↓

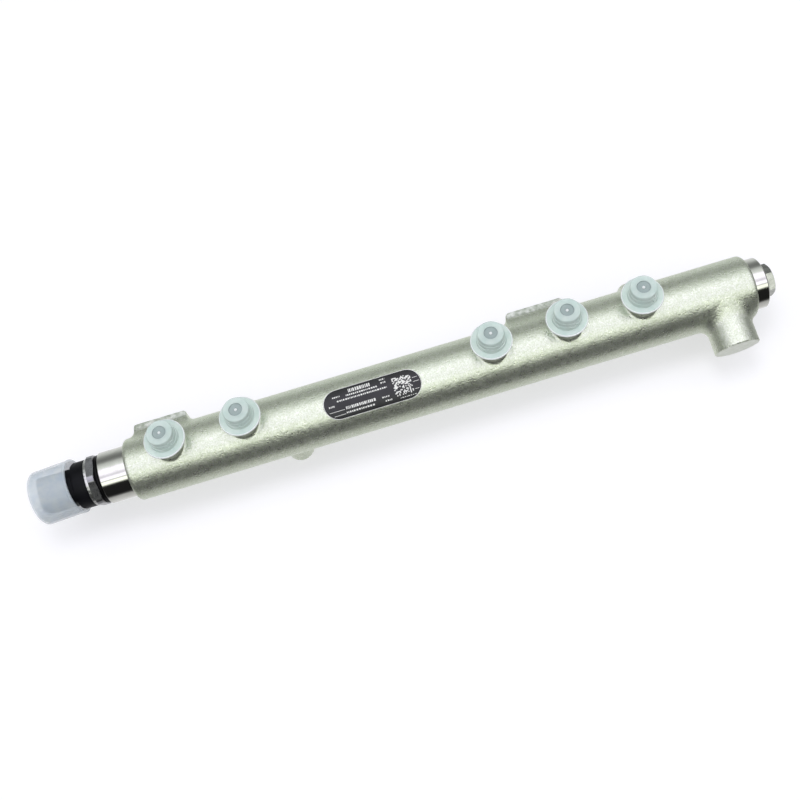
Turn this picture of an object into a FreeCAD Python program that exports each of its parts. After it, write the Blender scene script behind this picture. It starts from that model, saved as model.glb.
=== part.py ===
import FreeCAD, Part
import math
import os

# Diesel fuel rail: a forged and machined steel tube with five capped outlet nipples, a pressure
# sensor screwed into one end and a plug screwed into the other.
# Frame, in millimetres: the origin is midway between the two mounting holes, on the machined face
# of the mounting pads. +X runs along the rail towards the plug, +Z is the way the outlets point,
# and +Y leaves the mounting pads. The rail's own axis lies at y = -pad_face_height.

# Forged tube
tube_radius = 17.6
tube_length = 355.1
tube_start_x = -132.0
tube_end_round = 2.4
gallery_radius = 5.0

# Turned lands at both ends
sensor_land_radius = 14.5
sensor_land_length = 15.5
plug_land_radius = 14.25
plug_land_length = 7.3
land_chamfer = 0.7

# Outlets: the first one from the tube's end, the step between neighbours and the long step past
# the label
first_outlet_setback = 26.7
outlet_step = 42.0
outlet_long_step = 140.0
outlet_boss_radius = 8.7
outlet_boss_fillet = 1.0
outlet_boss_wall = 6.2
nipple_thread_radius = 6.0
nipple_thread_length = 6.2
nipple_relief_radius = 5.2
nipple_relief_length = 1.4
nipple_nose_radius = 5.1
nipple_length = 8.5
nipple_cone_radius = 4.25
nipple_cone_half_angle = 30.0
outlet_drilling_radius = 1.5

# Mounting pads on the back
mounting_hole_spacing = 220.0
pad_rise = 4.2
pad_half_width = 10.0
sensor_pad_length = 30.4
sensor_pad_shift = 0.3
sensor_pad_corner = 2.0
plug_pad_length = 33.5
plug_pad_shift = -3.25
plug_pad_corner = 3.0
pad_fillet = 3.6
mounting_hole_radius = 3.4
mounting_hole_depth = 10.0
drill_tip_half_angle = 59.0

# Round forged bosses
front_boss_setback = 17.1
front_boss_radius = 12.4
front_boss_rise = 14.6
front_boss_turn = 102.0
front_boss_fillet = 4.4
lower_boss_offset = 21.2
lower_boss_radius = 7.9
lower_boss_rise = 18.4
lower_boss_fillet = 3.0

# Low bosses on the back, at some of the outlets
back_boss_outlets = (2, 3, 5)
back_boss_top_radius = 4.2
back_boss_draft = 30.0
back_boss_rise = 4.0
back_boss_fillet = 2.8
back_boss_round = 1.2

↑

Given exercise | Make a list of all lines in the data that contain "into".

Task response |
Turn this picture of an object into a FreeCAD Python program that exports each of its parts. After it, write the Blender scene script behind this picture. It starts from that model, saved as model.glb.
# sensor screwed into one end and a plug screwed into the other.